— START OF SUPPLIED INFORMATION —
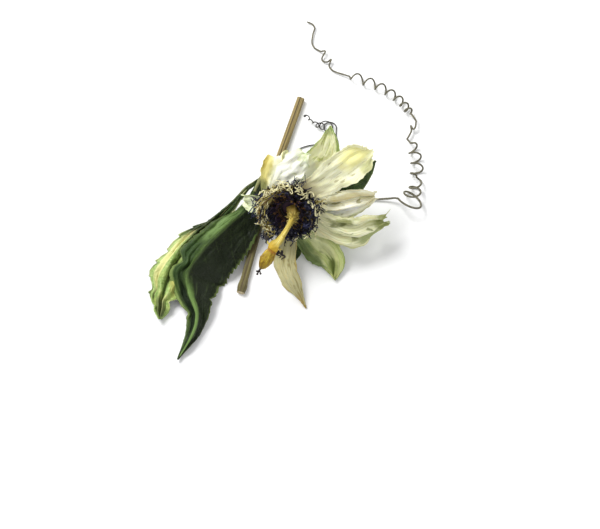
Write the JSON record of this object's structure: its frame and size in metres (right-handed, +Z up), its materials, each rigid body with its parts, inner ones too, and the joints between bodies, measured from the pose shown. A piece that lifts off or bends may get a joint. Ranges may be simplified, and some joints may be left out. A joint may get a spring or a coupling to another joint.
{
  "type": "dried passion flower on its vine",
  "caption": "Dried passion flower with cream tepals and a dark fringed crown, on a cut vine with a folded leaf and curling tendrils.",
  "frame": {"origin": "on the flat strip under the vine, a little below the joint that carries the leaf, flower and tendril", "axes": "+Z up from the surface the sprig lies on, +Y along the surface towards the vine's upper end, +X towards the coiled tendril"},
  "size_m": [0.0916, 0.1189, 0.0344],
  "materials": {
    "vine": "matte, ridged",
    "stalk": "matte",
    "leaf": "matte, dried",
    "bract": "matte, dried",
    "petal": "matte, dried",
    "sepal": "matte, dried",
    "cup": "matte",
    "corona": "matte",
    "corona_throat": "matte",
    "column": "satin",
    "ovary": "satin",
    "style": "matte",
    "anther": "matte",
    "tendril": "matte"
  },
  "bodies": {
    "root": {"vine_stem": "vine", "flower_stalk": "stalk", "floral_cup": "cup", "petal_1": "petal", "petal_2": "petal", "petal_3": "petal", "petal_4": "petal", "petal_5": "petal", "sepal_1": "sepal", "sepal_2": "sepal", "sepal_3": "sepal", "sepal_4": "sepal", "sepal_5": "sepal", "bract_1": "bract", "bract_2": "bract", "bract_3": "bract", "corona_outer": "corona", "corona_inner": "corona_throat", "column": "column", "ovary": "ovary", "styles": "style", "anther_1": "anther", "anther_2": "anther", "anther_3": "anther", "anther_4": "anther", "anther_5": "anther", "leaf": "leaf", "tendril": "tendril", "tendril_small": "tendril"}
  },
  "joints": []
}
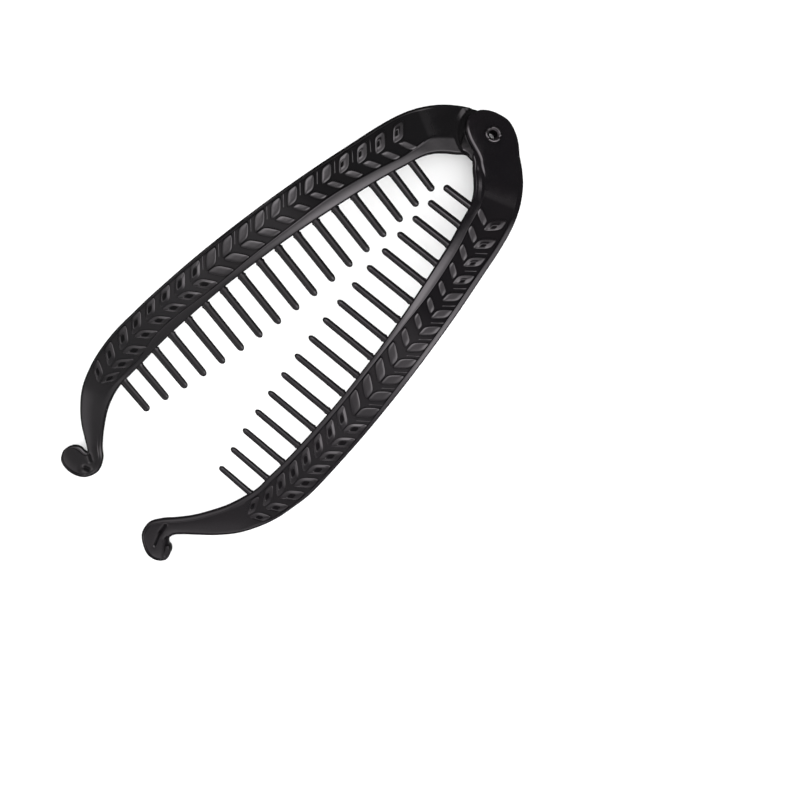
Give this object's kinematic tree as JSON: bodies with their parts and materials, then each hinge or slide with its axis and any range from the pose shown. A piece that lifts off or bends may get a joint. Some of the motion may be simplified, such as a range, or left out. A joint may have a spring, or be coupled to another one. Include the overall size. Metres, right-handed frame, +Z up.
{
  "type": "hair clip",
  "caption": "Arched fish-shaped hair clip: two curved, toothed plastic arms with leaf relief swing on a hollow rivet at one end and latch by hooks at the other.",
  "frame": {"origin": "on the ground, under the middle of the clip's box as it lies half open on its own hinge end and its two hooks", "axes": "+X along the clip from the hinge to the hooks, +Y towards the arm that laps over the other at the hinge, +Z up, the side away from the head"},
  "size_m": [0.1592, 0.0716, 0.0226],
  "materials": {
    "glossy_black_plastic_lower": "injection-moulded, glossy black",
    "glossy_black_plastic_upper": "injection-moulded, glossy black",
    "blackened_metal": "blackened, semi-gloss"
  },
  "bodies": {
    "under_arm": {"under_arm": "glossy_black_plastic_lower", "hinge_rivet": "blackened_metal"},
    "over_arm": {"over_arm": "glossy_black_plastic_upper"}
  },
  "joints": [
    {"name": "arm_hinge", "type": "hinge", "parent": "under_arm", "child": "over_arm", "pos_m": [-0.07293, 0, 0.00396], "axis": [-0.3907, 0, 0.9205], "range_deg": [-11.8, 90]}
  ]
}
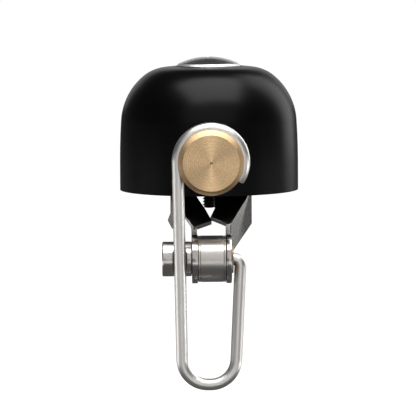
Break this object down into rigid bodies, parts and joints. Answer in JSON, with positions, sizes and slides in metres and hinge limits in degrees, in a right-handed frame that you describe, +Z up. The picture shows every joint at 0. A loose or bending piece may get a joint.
— END OF SUPPLIED INFORMATION —
• TASK DESCRIPTION
Extract the complete listing above, reproducing each line exactly.

• SOLUTION BELOW
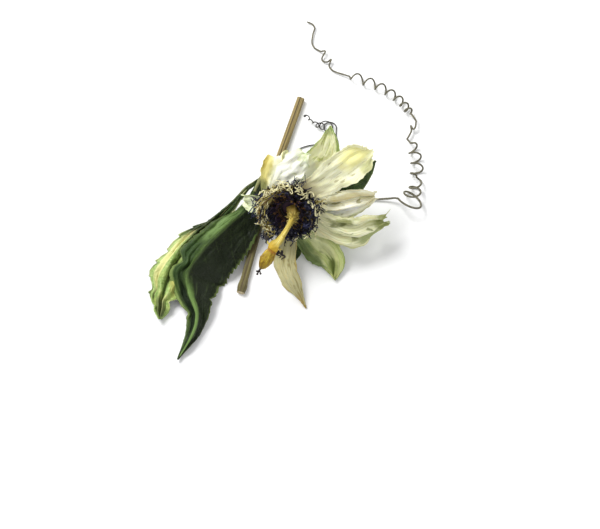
Write the JSON record of this object's structure: its frame and size in metres (right-handed, +Z up), its materials, each rigid body with its parts, inner ones too, and the joints between bodies, measured from the pose shown. A piece that lifts off or bends may get a joint. Ranges may be simplified, and some joints may be left out. A joint may get a spring or a coupling to another joint.
{
  "type": "dried passion flower on its vine",
  "caption": "Dried passion flower with cream tepals and a dark fringed crown, on a cut vine with a folded leaf and curling tendrils.",
  "frame": {"origin": "on the flat strip under the vine, a little below the joint that carries the leaf, flower and tendril", "axes": "+Z up from the surface the sprig lies on, +Y along the surface towards the vine's upper end, +X towards the coiled tendril"},
  "size_m": [0.0916, 0.1189, 0.0344],
  "materials": {
    "vine": "matte, ridged",
    "stalk": "matte",
    "leaf": "matte, dried",
    "bract": "matte, dried",
    "petal": "matte, dried",
    "sepal": "matte, dried",
    "cup": "matte",
    "corona": "matte",
    "corona_throat": "matte",
    "column": "satin",
    "ovary": "satin",
    "style": "matte",
    "anther": "matte",
    "tendril": "matte"
  },
  "bodies": {
    "root": {"vine_stem": "vine", "flower_stalk": "stalk", "floral_cup": "cup", "petal_1": "petal", "petal_2": "petal", "petal_3": "petal", "petal_4": "petal", "petal_5": "petal", "sepal_1": "sepal", "sepal_2": "sepal", "sepal_3": "sepal", "sepal_4": "sepal", "sepal_5": "sepal", "bract_1": "bract", "bract_2": "bract", "bract_3": "bract", "corona_outer": "corona", "corona_inner": "corona_throat", "column": "column", "ovary": "ovary", "styles": "style", "anther_1": "anther", "anther_2": "anther", "anther_3": "anther", "anther_4": "anther", "anther_5": "anther", "leaf": "leaf", "tendril": "tendril", "tendril_small": "tendril"}
  },
  "joints": []
}
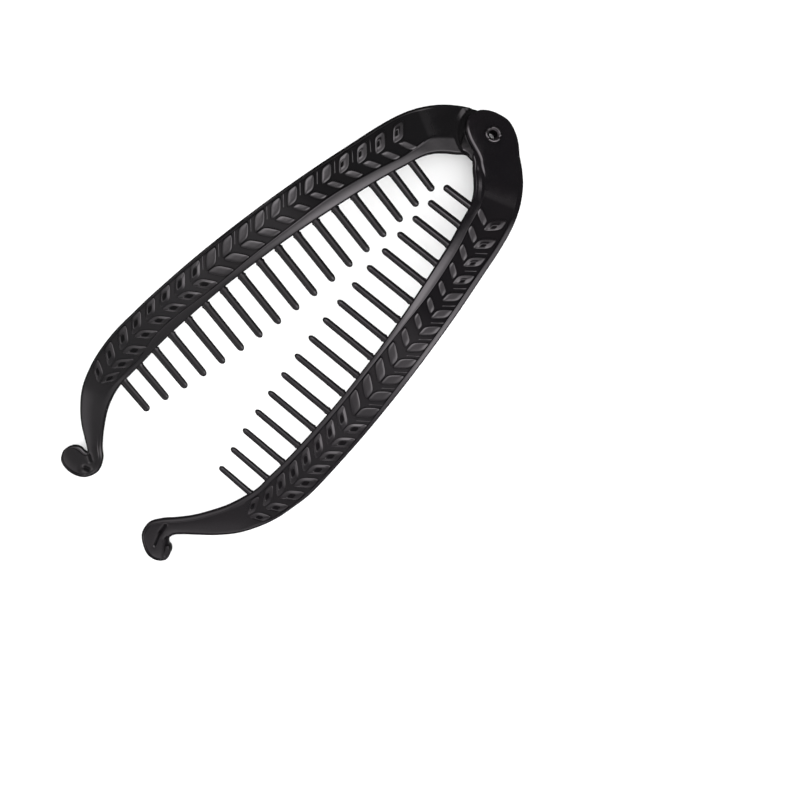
Give this object's kinematic tree as JSON: bodies with their parts and materials, then each hinge or slide with its axis and any range from the pose shown. A piece that lifts off or bends may get a joint. Some of the motion may be simplified, such as a range, or left out. A joint may have a spring, or be coupled to another one. Include the overall size. Metres, right-handed frame, +Z up.
{
  "type": "hair clip",
  "caption": "Arched fish-shaped hair clip: two curved, toothed plastic arms with leaf relief swing on a hollow rivet at one end and latch by hooks at the other.",
  "frame": {"origin": "on the ground, under the middle of the clip's box as it lies half open on its own hinge end and its two hooks", "axes": "+X along the clip from the hinge to the hooks, +Y towards the arm that laps over the other at the hinge, +Z up, the side away from the head"},
  "size_m": [0.1592, 0.0716, 0.0226],
  "materials": {
    "glossy_black_plastic_lower": "injection-moulded, glossy black",
    "glossy_black_plastic_upper": "injection-moulded, glossy black",
    "blackened_metal": "blackened, semi-gloss"
  },
  "bodies": {
    "under_arm": {"under_arm": "glossy_black_plastic_lower", "hinge_rivet": "blackened_metal"},
    "over_arm": {"over_arm": "glossy_black_plastic_upper"}
  },
  "joints": [
    {"name": "arm_hinge", "type": "hinge", "parent": "under_arm", "child": "over_arm", "pos_m": [-0.07293, 0, 0.00396], "axis": [-0.3907, 0, 0.9205], "range_deg": [-11.8, 90]}
  ]
}
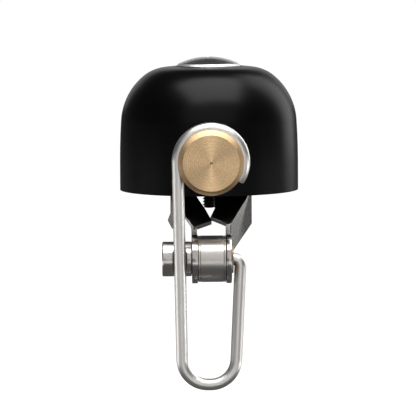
Break this object down into rigid bodies, parts and joints. Answer in JSON, with positions, sizes and slides in metres and hinge limits in degrees, in a right-handed frame that you describe, +Z up. The picture shows every joint at 0. A loose or bending piece may get a joint.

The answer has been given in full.